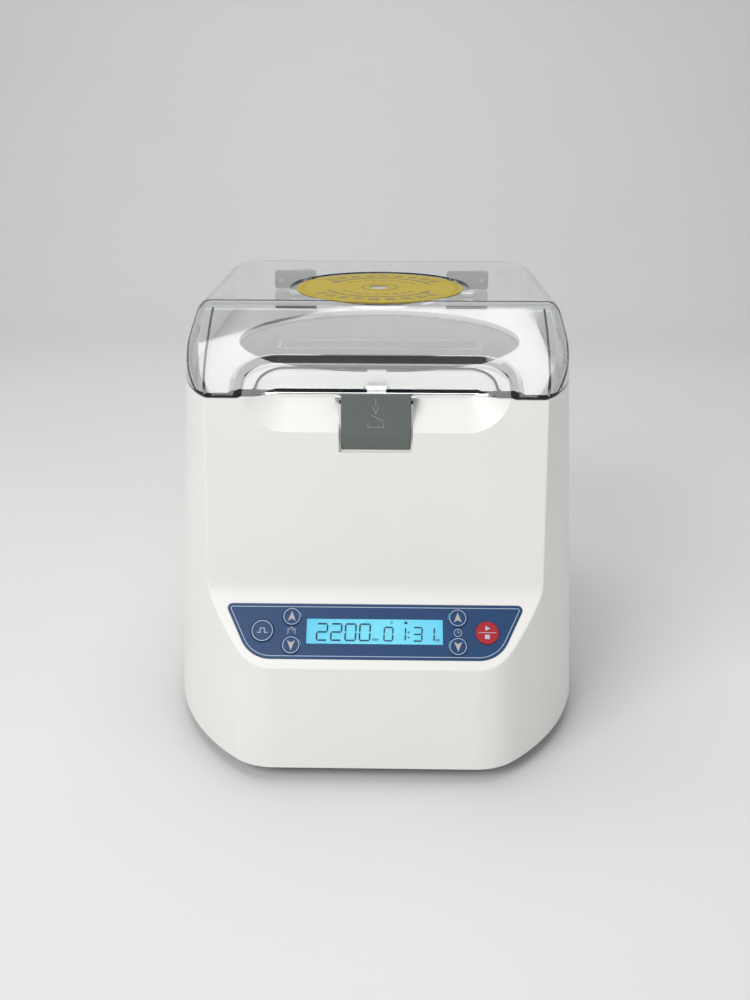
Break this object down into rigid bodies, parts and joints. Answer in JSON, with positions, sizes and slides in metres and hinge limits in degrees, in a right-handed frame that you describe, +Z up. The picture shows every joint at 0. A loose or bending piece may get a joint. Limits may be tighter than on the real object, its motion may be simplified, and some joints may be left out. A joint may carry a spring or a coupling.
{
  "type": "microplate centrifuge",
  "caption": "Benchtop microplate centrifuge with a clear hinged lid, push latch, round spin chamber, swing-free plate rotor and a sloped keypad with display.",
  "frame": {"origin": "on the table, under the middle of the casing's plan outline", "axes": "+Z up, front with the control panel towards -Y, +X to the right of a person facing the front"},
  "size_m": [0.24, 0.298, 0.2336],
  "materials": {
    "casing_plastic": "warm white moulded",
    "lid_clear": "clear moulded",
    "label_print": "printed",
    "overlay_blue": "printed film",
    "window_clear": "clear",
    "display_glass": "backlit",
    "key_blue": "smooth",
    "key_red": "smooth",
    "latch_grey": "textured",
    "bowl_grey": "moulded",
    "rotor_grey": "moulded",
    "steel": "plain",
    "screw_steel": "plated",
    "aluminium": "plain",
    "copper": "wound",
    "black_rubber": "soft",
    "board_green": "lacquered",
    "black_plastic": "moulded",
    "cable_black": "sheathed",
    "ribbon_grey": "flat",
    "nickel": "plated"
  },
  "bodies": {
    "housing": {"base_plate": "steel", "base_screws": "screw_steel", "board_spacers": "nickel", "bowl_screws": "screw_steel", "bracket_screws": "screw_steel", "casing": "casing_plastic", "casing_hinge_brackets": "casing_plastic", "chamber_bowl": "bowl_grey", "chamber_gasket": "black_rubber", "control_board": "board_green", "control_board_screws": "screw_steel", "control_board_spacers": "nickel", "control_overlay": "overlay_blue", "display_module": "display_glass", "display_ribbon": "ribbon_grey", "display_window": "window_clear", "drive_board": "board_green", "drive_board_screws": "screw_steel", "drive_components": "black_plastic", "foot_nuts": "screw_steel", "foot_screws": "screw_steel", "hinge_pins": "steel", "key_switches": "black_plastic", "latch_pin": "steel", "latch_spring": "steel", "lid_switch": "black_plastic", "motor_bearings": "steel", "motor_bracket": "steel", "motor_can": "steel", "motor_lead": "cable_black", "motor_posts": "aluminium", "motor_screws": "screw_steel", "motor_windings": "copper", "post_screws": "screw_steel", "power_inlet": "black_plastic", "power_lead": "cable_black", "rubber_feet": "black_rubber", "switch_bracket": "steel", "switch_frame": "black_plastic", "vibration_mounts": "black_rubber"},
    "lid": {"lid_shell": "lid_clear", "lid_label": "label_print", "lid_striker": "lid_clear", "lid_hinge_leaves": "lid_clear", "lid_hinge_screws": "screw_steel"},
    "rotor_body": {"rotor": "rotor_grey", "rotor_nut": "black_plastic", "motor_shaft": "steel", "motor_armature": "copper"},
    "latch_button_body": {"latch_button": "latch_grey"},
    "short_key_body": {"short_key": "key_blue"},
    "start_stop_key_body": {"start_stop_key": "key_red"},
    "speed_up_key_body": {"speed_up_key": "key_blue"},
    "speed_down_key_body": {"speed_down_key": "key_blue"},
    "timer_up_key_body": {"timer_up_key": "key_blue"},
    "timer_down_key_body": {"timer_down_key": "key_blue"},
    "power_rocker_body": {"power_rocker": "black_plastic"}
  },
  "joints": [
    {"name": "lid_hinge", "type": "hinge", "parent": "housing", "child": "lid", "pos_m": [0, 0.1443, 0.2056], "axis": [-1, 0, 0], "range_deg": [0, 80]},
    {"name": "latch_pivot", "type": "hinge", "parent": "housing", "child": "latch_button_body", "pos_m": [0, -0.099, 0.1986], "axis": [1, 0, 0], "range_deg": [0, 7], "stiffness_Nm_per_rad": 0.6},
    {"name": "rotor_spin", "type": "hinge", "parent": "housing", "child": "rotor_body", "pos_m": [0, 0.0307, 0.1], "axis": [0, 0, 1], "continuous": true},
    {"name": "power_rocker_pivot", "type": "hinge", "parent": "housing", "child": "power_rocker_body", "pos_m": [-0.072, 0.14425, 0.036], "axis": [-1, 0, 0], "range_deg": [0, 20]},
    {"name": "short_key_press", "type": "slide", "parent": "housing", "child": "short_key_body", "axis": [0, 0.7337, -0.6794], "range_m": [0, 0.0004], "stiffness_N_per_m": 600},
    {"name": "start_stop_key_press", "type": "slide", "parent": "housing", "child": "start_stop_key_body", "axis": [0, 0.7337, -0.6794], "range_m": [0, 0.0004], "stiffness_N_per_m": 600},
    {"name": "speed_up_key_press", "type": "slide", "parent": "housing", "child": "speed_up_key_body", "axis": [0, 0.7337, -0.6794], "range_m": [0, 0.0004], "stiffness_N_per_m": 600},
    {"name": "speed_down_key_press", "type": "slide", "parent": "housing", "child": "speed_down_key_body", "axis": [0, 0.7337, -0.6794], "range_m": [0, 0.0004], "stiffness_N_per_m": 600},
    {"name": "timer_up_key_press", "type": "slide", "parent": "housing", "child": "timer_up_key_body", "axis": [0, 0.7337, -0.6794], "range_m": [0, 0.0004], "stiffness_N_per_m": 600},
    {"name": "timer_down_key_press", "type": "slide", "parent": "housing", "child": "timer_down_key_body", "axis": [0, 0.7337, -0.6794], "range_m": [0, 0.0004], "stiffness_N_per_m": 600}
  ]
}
++++++++++
* Required work: Write out every line exactly as it stands.

* Complete response:
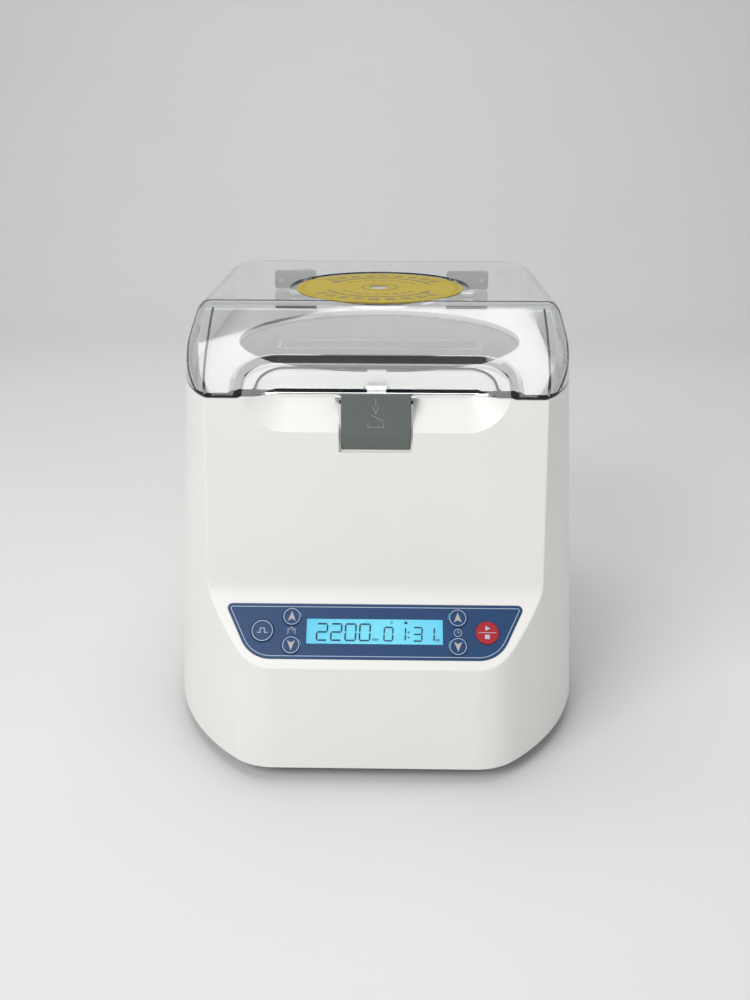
Break this object down into rigid bodies, parts and joints. Answer in JSON, with positions, sizes and slides in metres and hinge limits in degrees, in a right-handed frame that you describe, +Z up. The picture shows every joint at 0. A loose or bending piece may get a joint. Limits may be tighter than on the real object, its motion may be simplified, and some joints may be left out. A joint may carry a spring or a coupling.
{
  "type": "microplate centrifuge",
  "caption": "Benchtop microplate centrifuge with a clear hinged lid, push latch, round spin chamber, swing-free plate rotor and a sloped keypad with display.",
  "frame": {"origin": "on the table, under the middle of the casing's plan outline", "axes": "+Z up, front with the control panel towards -Y, +X to the right of a person facing the front"},
  "size_m": [0.24, 0.298, 0.2336],
  "materials": {
    "casing_plastic": "warm white moulded",
    "lid_clear": "clear moulded",
    "label_print": "printed",
    "overlay_blue": "printed film",
    "window_clear": "clear",
    "display_glass": "backlit",
    "key_blue": "smooth",
    "key_red": "smooth",
    "latch_grey": "textured",
    "bowl_grey": "moulded",
    "rotor_grey": "moulded",
    "steel": "plain",
    "screw_steel": "plated",
    "aluminium": "plain",
    "copper": "wound",
    "black_rubber": "soft",
    "board_green": "lacquered",
    "black_plastic": "moulded",
    "cable_black": "sheathed",
    "ribbon_grey": "flat",
    "nickel": "plated"
  },
  "bodies": {
    "housing": {"base_plate": "steel", "base_screws": "screw_steel", "board_spacers": "nickel", "bowl_screws": "screw_steel", "bracket_screws": "screw_steel", "casing": "casing_plastic", "casing_hinge_brackets": "casing_plastic", "chamber_bowl": "bowl_grey", "chamber_gasket": "black_rubber", "control_board": "board_green", "control_board_screws": "screw_steel", "control_board_spacers": "nickel", "control_overlay": "overlay_blue", "display_module": "display_glass", "display_ribbon": "ribbon_grey", "display_window": "window_clear", "drive_board": "board_green", "drive_board_screws": "screw_steel", "drive_components": "black_plastic", "foot_nuts": "screw_steel", "foot_screws": "screw_steel", "hinge_pins": "steel", "key_switches": "black_plastic", "latch_pin": "steel", "latch_spring": "steel", "lid_switch": "black_plastic", "motor_bearings": "steel", "motor_bracket": "steel", "motor_can": "steel", "motor_lead": "cable_black", "motor_posts": "aluminium", "motor_screws": "screw_steel", "motor_windings": "copper", "post_screws": "screw_steel", "power_inlet": "black_plastic", "power_lead": "cable_black", "rubber_feet": "black_rubber", "switch_bracket": "steel", "switch_frame": "black_plastic", "vibration_mounts": "black_rubber"},
    "lid": {"lid_shell": "lid_clear", "lid_label": "label_print", "lid_striker": "lid_clear", "lid_hinge_leaves": "lid_clear", "lid_hinge_screws": "screw_steel"},
    "rotor_body": {"rotor": "rotor_grey", "rotor_nut": "black_plastic", "motor_shaft": "steel", "motor_armature": "copper"},
    "latch_button_body": {"latch_button": "latch_grey"},
    "short_key_body": {"short_key": "key_blue"},
    "start_stop_key_body": {"start_stop_key": "key_red"},
    "speed_up_key_body": {"speed_up_key": "key_blue"},
    "speed_down_key_body": {"speed_down_key": "key_blue"},
    "timer_up_key_body": {"timer_up_key": "key_blue"},
    "timer_down_key_body": {"timer_down_key": "key_blue"},
    "power_rocker_body": {"power_rocker": "black_plastic"}
  },
  "joints": [
    {"name": "lid_hinge", "type": "hinge", "parent": "housing", "child": "lid", "pos_m": [0, 0.1443, 0.2056], "axis": [-1, 0, 0], "range_deg": [0, 80]},
    {"name": "latch_pivot", "type": "hinge", "parent": "housing", "child": "latch_button_body", "pos_m": [0, -0.099, 0.1986], "axis": [1, 0, 0], "range_deg": [0, 7], "stiffness_Nm_per_rad": 0.6},
    {"name": "rotor_spin", "type": "hinge", "parent": "housing", "child": "rotor_body", "pos_m": [0, 0.0307, 0.1], "axis": [0, 0, 1], "continuous": true},
    {"name": "power_rocker_pivot", "type": "hinge", "parent": "housing", "child": "power_rocker_body", "pos_m": [-0.072, 0.14425, 0.036], "axis": [-1, 0, 0], "range_deg": [0, 20]},
    {"name": "short_key_press", "type": "slide", "parent": "housing", "child": "short_key_body", "axis": [0, 0.7337, -0.6794], "range_m": [0, 0.0004], "stiffness_N_per_m": 600},
    {"name": "start_stop_key_press", "type": "slide", "parent": "housing", "child": "start_stop_key_body", "axis": [0, 0.7337, -0.6794], "range_m": [0, 0.0004], "stiffness_N_per_m": 600},
    {"name": "speed_up_key_press", "type": "slide", "parent": "housing", "child": "speed_up_key_body", "axis": [0, 0.7337, -0.6794], "range_m": [0, 0.0004], "stiffness_N_per_m": 600},
    {"name": "speed_down_key_press", "type": "slide", "parent": "housing", "child": "speed_down_key_body", "axis": [0, 0.7337, -0.6794], "range_m": [0, 0.0004], "stiffness_N_per_m": 600},
    {"name": "timer_up_key_press", "type": "slide", "parent": "housing", "child": "timer_up_key_body", "axis": [0, 0.7337, -0.6794], "range_m": [0, 0.0004], "stiffness_N_per_m": 600},
    {"name": "timer_down_key_press", "type": "slide", "parent": "housing", "child": "timer_down_key_body", "axis": [0, 0.7337, -0.6794], "range_m": [0, 0.0004], "stiffness_N_per_m": 600}
  ]
}